** START DATA PROVIDED **

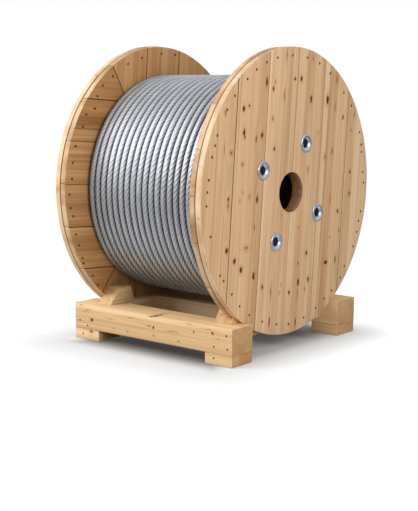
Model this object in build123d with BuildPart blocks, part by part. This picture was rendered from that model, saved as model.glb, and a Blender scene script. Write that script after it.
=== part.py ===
"""Wooden cable drum wound with steel wire rope, resting on its timber cradle.

Millimetres, +Z up. X runs along the drum's axis, and the front is towards -Y.
The origin is on the floor, under the middle of the drum.
"""
from build123d import *
import os
from math import cos, floor, pi, radians, sin, sqrt

os.makedirs("parts", exist_ok=True)

# Flanges: two plies of boards each, nailed crosswise
flange_radius = 500
ply_thickness = 22.5
inner_width = 560
spindle_radius = 70
drum_turn = 4.5
board_gap = 1.2

# Outer ply: parallel boards from rim to rim, equal in width
outer_board_count = 6

# Inner ply: sectors of boards that meet in mitres, side boards level and end boards upright
mitre_angle = 35
side_board_count = 6
side_board_width = 150
side_board_drop = 15
end_board_count = 3
end_board_width = 180
end_board_shift = 13

# Barrel: flat staves with their ends let into a groove in both inner plies
barrel_share = 0.5
stave_count = 24
stave_thickness = 25
stave_gap = 1
groove_depth = 8
groove_clearance = 0.5

# Rope winding, with a flat-topped ridge for each turn of its outer layer
rope_diameter = 28
turn_slack = 1.2
turn_crest = 11
turn_valley = 5.5
freeboard_share = 0.2
winding_clearance = 0.3

# Tie bolts, heads to the left and nuts to the right, each end sunk in a cup washer
bolt_radius = 8
bolt_count = 4
bolt_stave_distance = 37
bolt_start_angle = 67
bolt_hole_radius = 9
washer_radius = 32.5
washer_thickness = 5
cup_radius = 18
cup_wall = 3
cup_clearance = 0.5
hex_flats = 24
head_height = 10
nut_height = 13
thread_clearance = 0.2
thread_proud = 3

# Cradle: two bearers on feet, joined by two rails and a tie board
bearer_overhang = 35
bearer_width = 112
bearer_height = 90
rope_clearance = 22
seat_depth = 4
seat_clearance = 0.3
seat_side_clearance = 1.5
foot_length = 115
foot_height = 40
rail_width = 45
rail_height = 70
rail_setback = 5
tie_board_width = 170
tie_board_thickness = 70
arris = 2

# Chocks on the bearers: wedges inside the left flange, and saddles that reach under the right one's rim
chock_clearance = 0.5
chock_height = 58
chock_overhang = 56
chock_heel = 20
wedge_thickness = 57
wedge_length = 130
wedge_toe = 52
saddle_thickness = 70
saddle_reach = 28
saddle_length = 107
saddle_toe = 36

# Sizes worked out from the ones above
flange_inner_x = inner_width / 2
flange_middle_x = flange_inner_x + ply_thickness
flange_outer_x = flange_middle_x + ply_thickness
outer_board_pitch = 2 * flange_radius / outer_board_count
barrel_radius = barrel_share * flange_radius
rope_freeboard = freeboard_share * flange_radius
stave_inner_radius = barrel_radius - stave_thickness / cos(pi / stave_count)
groove_inner_radius = stave_inner_radius * cos(pi / stave_count) - groove_clearance
bolt_circle_radius = stave_inner_radius * cos(pi / stave_count) - bolt_stave_distance
winding_length = inner_width - 2 * winding_clearance
rope_turns = floor(inner_width / (rope_diameter + turn_slack))
turn_pitch = winding_length / rope_turns
winding_bore = barrel_radius + winding_clearance
layer_rise = rope_diameter * sqrt(3) / 2
rope_room = flange_radius - rope_freeboard - winding_bore
rope_layers = 1 + round((rope_room - rope_diameter) / layer_rise)
winding_radius = winding_bore + rope_diameter + (rope_layers - 1) * layer_rise
bearer_length = 2 * (flange_outer_x + bearer_overhang)
bearer_top = foot_height + bearer_height
axis_height = bearer_top + rope_clearance + winding_radius
bearer_inner_y = sqrt((flange_radius - seat_depth) ** 2 - (axis_height - bearer_top) ** 2)
bearer_middle_y = bearer_inner_y + bearer_width / 2
rail_inner_x = flange_inner_x - rail_setback - rail_width
cup_floor_x = flange_middle_x + washer_thickness


def drum_plane(x, angle=0):
    """Plane across the drum's axis at x, turned with the drum and then by an angle."""
    turn = radians(angle - drum_turn)
    return Plane(origin=(x, 0, axis_height), x_dir=(0, cos(turn), sin(turn)), z_dir=(1, 0, 0))


def save(part, name):
    """Label a finished piece and write it."""
    part.label = name
    export_step(part, f"parts/{name}.step")


def make_outer_board(ply_x, middle):
    """One board of an outer ply, its middle that far from the flange's own."""
    with BuildPart() as board:
        with BuildSketch(drum_plane(ply_x)):
            Circle(flange_radius)
            with Locations((middle, 0)):
                Rectangle(outer_board_pitch - board_gap, 2 * flange_radius, mode=Mode.INTERSECT)
            Circle(spindle_radius, mode=Mode.SUBTRACT)
            with PolarLocations(bolt_circle_radius, bolt_count, bolt_start_angle):
                Circle(cup_radius + cup_clearance, mode=Mode.SUBTRACT)
        extrude(amount=ply_thickness)
    return board.part


def make_inner_boards(ply_x, groove_x, out_angle, half_angle, board_count, board_width, shift):
    """One mitred sector of an inner ply, its boards running outwards to the rim."""
    half = radians(half_angle)
    corner = board_gap / 2 / sin(half)
    reach = 2 * flange_radius
    joints = [(0, shift + (step - board_count / 2) * board_width) for step in range(1, board_count)]
    with BuildPart() as sector:
        with BuildSketch(drum_plane(ply_x, out_angle)):
            Circle(flange_radius)
            Circle(spindle_radius, mode=Mode.SUBTRACT)
            with BuildLine():
                Polyline(
                    (corner, 0),
                    (corner + reach, reach * sin(half) / cos(half)),
                    (corner + reach, -reach * sin(half) / cos(half)),
                    close=True,
                )
            make_face(mode=Mode.INTERSECT)
            with Locations(*joints):
                Rectangle(reach * 2, board_gap, mode=Mode.SUBTRACT)
            with PolarLocations(bolt_circle_radius, bolt_count, bolt_start_angle - out_angle):
                Circle(bolt_hole_radius, mode=Mode.SUBTRACT)
        extrude(amount=ply_thickness)
        with BuildSketch(drum_plane(groove_x)):
            Circle(barrel_radius + groove_clearance)
            Circle(groove_inner_radius, mode=Mode.SUBTRACT)
        extrude(amount=groove_depth, mode=Mode.SUBTRACT)
    return sector.part


def make_washers(outer_x, outward):
    """The cup washers on the outside of one flange."""
    with BuildPart() as washers:
        with BuildSketch(drum_plane(outer_x)):
            with PolarLocations(bolt_circle_radius, bolt_count, bolt_start_angle):
                Circle(washer_radius)
        extrude(amount=washer_thickness * outward)
        with BuildSketch(drum_plane(outer_x)):
            with PolarLocations(bolt_circle_radius, bolt_count, bolt_start_angle):
                Circle(cup_radius)
        extrude(amount=-ply_thickness * outward)
        with BuildSketch(drum_plane(outer_x + washer_thickness * outward)):
            with PolarLocations(bolt_circle_radius, bolt_count, bolt_start_angle):
                Circle(cup_radius - cup_wall)
        extrude(amount=-ply_thickness * outward, mode=Mode.SUBTRACT)
        with BuildSketch(drum_plane(outer_x)):
            with PolarLocations(bolt_circle_radius, bolt_count, bolt_start_angle):
                Circle(bolt_hole_radius)
        extrude(amount=-ply_thickness * outward, mode=Mode.SUBTRACT)
    return washers.part


def make_tie_bolt(angle):
    """One bolt through both flanges, inside the barrel, its hexagon head on the left."""
    end_x = cup_floor_x + nut_height + thread_proud
    with BuildPart() as bolt:
        with BuildSketch(drum_plane(-cup_floor_x, angle)):
            with Locations((bolt_circle_radius, 0)):
                Circle(bolt_radius)
        extrude(amount=cup_floor_x + end_x)
        with BuildSketch(drum_plane(-cup_floor_x, angle)):
            with Locations((bolt_circle_radius, 0)):
                RegularPolygon(hex_flats / 2, 6, major_radius=False)
        extrude(amount=-head_height)
    return bolt.part


def make_flange_room():
    """The room that both flanges take up, with a little clearance, for cutting their seats."""
    with BuildPart() as room:
        for room_x in (flange_inner_x, -flange_outer_x):
            with BuildSketch(drum_plane(room_x - seat_side_clearance)):
                Circle(flange_radius + seat_clearance)
            extrude(amount=2 * (ply_thickness + seat_side_clearance))
    return room.part


def make_bearer(side):
    """A bearer along X, its inner arris hollowed where the flanges sit."""
    with BuildPart() as bearer:
        with BuildSketch(Plane.YZ.offset(-bearer_length / 2)):
            with Locations((side * bearer_middle_y, foot_height + bearer_height / 2)):
                Rectangle(bearer_width, bearer_height)
        extrude(amount=bearer_length)
        chamfer(bearer.edges().filter_by(Axis.X), arris)
        add(flange_room, mode=Mode.SUBTRACT)
    return bearer.part


def make_foot(end, side):
    """A block under one end of a bearer."""
    with BuildPart() as foot:
        with BuildSketch(Plane.XY):
            with Locations((end * (bearer_length - foot_length) / 2, side * bearer_middle_y)):
                Rectangle(foot_length, bearer_width)
        extrude(amount=foot_height)
        chamfer(foot.edges().filter_by(Axis.Z), arris)
    return foot.part


def make_rail(end):
    """A rail between the bearers, level with their tops, just inside a flange."""
    with BuildPart() as rail:
        with BuildSketch(Plane.XY.offset(bearer_top)):
            with Locations((end * (rail_inner_x + rail_width / 2), 0)):
                Rectangle(rail_width, 2 * bearer_inner_y)
        extrude(amount=-rail_height)
        chamfer(rail.edges().filter_by(Axis.Y), arris)
    return rail.part


def make_chock(end, side, thickness, reach, length, toe):
    """A wedge whose long slope faces away from the drum, hollowed where it reaches under a rim."""
    heel_y = bearer_inner_y - chock_overhang
    toe_y = heel_y + length
    outer_x = flange_inner_x + reach - chock_clearance
    with BuildPart() as chock:
        with BuildSketch(Plane.YZ.offset(end * (outer_x - thickness))):
            with BuildLine():
                Polyline(
                    (side * heel_y, bearer_top),
                    (side * toe_y, bearer_top),
                    (side * (toe_y - toe), bearer_top + chock_height),
                    (side * (heel_y + chock_heel), bearer_top + chock_height),
                    close=True,
                )
            make_face()
        extrude(amount=end * thickness)
        if reach:
            add(flange_room, mode=Mode.SUBTRACT)
    return chock.part


# The inner ply's sectors: outward angle, half angle, boards, their width and their shift
sectors = {
    "top": (90, mitre_angle, end_board_count, end_board_width, end_board_shift),
    "bottom": (270, mitre_angle, end_board_count, end_board_width, -end_board_shift),
    "front": (180, 90 - mitre_angle, side_board_count, side_board_width, side_board_drop),
    "rear": (0, 90 - mitre_angle, side_board_count, side_board_width, -side_board_drop),
}
# Chocks: thickness, reach under the rim, length and run of the long slope
chocks = {
    "right": (saddle_thickness, saddle_reach, saddle_length, saddle_toe),
    "left": (wedge_thickness, 0, wedge_length, wedge_toe),
}
ends = {"right": 1, "left": -1}
sides = {"rear": 1, "front": -1}

for end_name, end in ends.items():
    inner_ply_x = min(end * flange_inner_x, end * flange_middle_x)
    outer_ply_x = min(end * flange_middle_x, end * flange_outer_x)
    groove_x = min(end * flange_inner_x, end * (flange_inner_x + groove_depth))
    for number in range(outer_board_count):
        middle = (number - (outer_board_count - 1) / 2) * outer_board_pitch
        save(make_outer_board(outer_ply_x, middle), f"{end_name}_outer_board_{number + 1}")
    for sector_name, sector in sectors.items():
        save(make_inner_boards(inner_ply_x, groove_x, *sector), f"{end_name}_inner_{sector_name}_boards")
    save(make_washers(end * flange_outer_x, end), f"{end_name}_cup_washers")

for number in range(bolt_count):
    save(make_tie_bolt(bolt_start_angle + number * 360 / bolt_count), f"tie_bolt_{number + 1}")

with BuildPart() as tie_nuts:
    with BuildSketch(drum_plane(cup_floor_x)):
        with PolarLocations(bolt_circle_radius, bolt_count, bolt_start_angle):
            RegularPolygon(hex_flats / 2, 6, major_radius=False)
            Circle(bolt_radius + thread_clearance, mode=Mode.SUBTRACT)
    extrude(amount=nut_height)
save(tie_nuts.part, "tie_nuts")

with BuildPart() as barrel_staves:
    stave_end_x = flange_inner_x + groove_depth
    with BuildSketch(drum_plane(-stave_end_x)):
        RegularPolygon(barrel_radius, stave_count)
        RegularPolygon(stave_inner_radius, stave_count, mode=Mode.SUBTRACT)
        with PolarLocations(barrel_radius, stave_count):
            Rectangle(3 * stave_thickness, stave_gap, mode=Mode.SUBTRACT)
    extrude(amount=2 * stave_end_x)
save(barrel_staves.part, "barrel_staves")

# The winding is one turned solid, drawn from its bore out to the ridge of each turn
turn_points = []
for turn in range(rope_turns):
    turn_x = (turn + 0.5) * turn_pitch - winding_length / 2
    turn_points += [
        (turn_x - turn_pitch / 2, winding_radius - turn_valley),
        (turn_x - turn_crest / 2, winding_radius),
        (turn_x + turn_crest / 2, winding_radius),
    ]
with BuildPart() as rope_winding:
    with BuildSketch(Plane(origin=(0, 0, axis_height), x_dir=(1, 0, 0), z_dir=(0, -1, 0))):
        with BuildLine():
            Polyline(
                (-winding_length / 2, winding_bore),
                *turn_points,
                (winding_length / 2, winding_radius - turn_valley),
                (winding_length / 2, winding_bore),
                close=True,
            )
        make_face()
    revolve(axis=Axis((0, 0, axis_height), (1, 0, 0)))
save(rope_winding.part, "rope_winding")

flange_room = make_flange_room()
for side_name, side in sides.items():
    save(make_bearer(side), f"{side_name}_bearer")
for end_name, end in ends.items():
    save(make_rail(end), f"{end_name}_rail")
    for side_name, side in sides.items():
        save(make_foot(end, side), f"{side_name}_{end_name}_foot")
        save(make_chock(end, side, *chocks[end_name]), f"{side_name}_{end_name}_chock")

with BuildPart() as tie_board:
    with BuildSketch(Plane.XY.offset(bearer_top)):
        Rectangle(2 * rail_inner_x, tie_board_width)
    extrude(amount=-tie_board_thickness)
    chamfer(tie_board.edges().filter_by(Axis.X), arris)
save(tie_board.part, "tie_board")
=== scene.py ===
"""Wooden cable drum wound with steel wire rope, on its timber cradle: finishes, light and camera.

Metres, +Z up. X runs along the drum's axis, and the front is towards -Y.
"""

from math import cos, pi, radians, sin, sqrt
from random import Random

import bpy
from mathutils import Matrix, Vector


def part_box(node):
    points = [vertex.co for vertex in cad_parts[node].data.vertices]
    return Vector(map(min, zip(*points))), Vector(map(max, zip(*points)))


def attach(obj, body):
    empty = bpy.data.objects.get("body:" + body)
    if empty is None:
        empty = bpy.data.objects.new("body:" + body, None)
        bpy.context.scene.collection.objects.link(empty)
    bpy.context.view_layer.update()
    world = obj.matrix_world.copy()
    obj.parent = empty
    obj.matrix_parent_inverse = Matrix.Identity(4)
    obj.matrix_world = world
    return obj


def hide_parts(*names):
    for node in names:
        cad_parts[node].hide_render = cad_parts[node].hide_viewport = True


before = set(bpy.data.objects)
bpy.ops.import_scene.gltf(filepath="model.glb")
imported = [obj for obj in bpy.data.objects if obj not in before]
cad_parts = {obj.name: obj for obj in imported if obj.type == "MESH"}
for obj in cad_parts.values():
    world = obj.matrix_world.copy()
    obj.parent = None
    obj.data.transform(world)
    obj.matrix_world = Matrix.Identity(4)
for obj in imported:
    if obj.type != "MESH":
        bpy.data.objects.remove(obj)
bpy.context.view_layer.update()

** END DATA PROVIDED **

WRITTEN PROBLEM:
Reproduce the lines exactly, from the line that contains "flange_room = make_flange_room()" through the line that contains "for node in", and nothing more.

REPLY TO THE EXERCISE:
flange_room = make_flange_room()
for side_name, side in sides.items():
    save(make_bearer(side), f"{side_name}_bearer")
for end_name, end in ends.items():
    save(make_rail(end), f"{end_name}_rail")
    for side_name, side in sides.items():
        save(make_foot(end, side), f"{side_name}_{end_name}_foot")
        save(make_chock(end, side, *chocks[end_name]), f"{side_name}_{end_name}_chock")

with BuildPart() as tie_board:
    with BuildSketch(Plane.XY.offset(bearer_top)):
        Rectangle(2 * rail_inner_x, tie_board_width)
    extrude(amount=-tie_board_thickness)
    chamfer(tie_board.edges().filter_by(Axis.X), arris)
save(tie_board.part, "tie_board")
=== scene.py ===
"""Wooden cable drum wound with steel wire rope, on its timber cradle: finishes, light and camera.

Metres, +Z up. X runs along the drum's axis, and the front is towards -Y.
"""

from math import cos, pi, radians, sin, sqrt
from random import Random

import bpy
from mathutils import Matrix, Vector


def part_box(node):
    points = [vertex.co for vertex in cad_parts[node].data.vertices]
    return Vector(map(min, zip(*points))), Vector(map(max, zip(*points)))


def attach(obj, body):
    empty = bpy.data.objects.get("body:" + body)
    if empty is None:
        empty = bpy.data.objects.new("body:" + body, None)
        bpy.context.scene.collection.objects.link(empty)
    bpy.context.view_layer.update()
    world = obj.matrix_world.copy()
    obj.parent = empty
    obj.matrix_parent_inverse = Matrix.Identity(4)
    obj.matrix_world = world
    return obj


def hide_parts(*names):
    for node in names:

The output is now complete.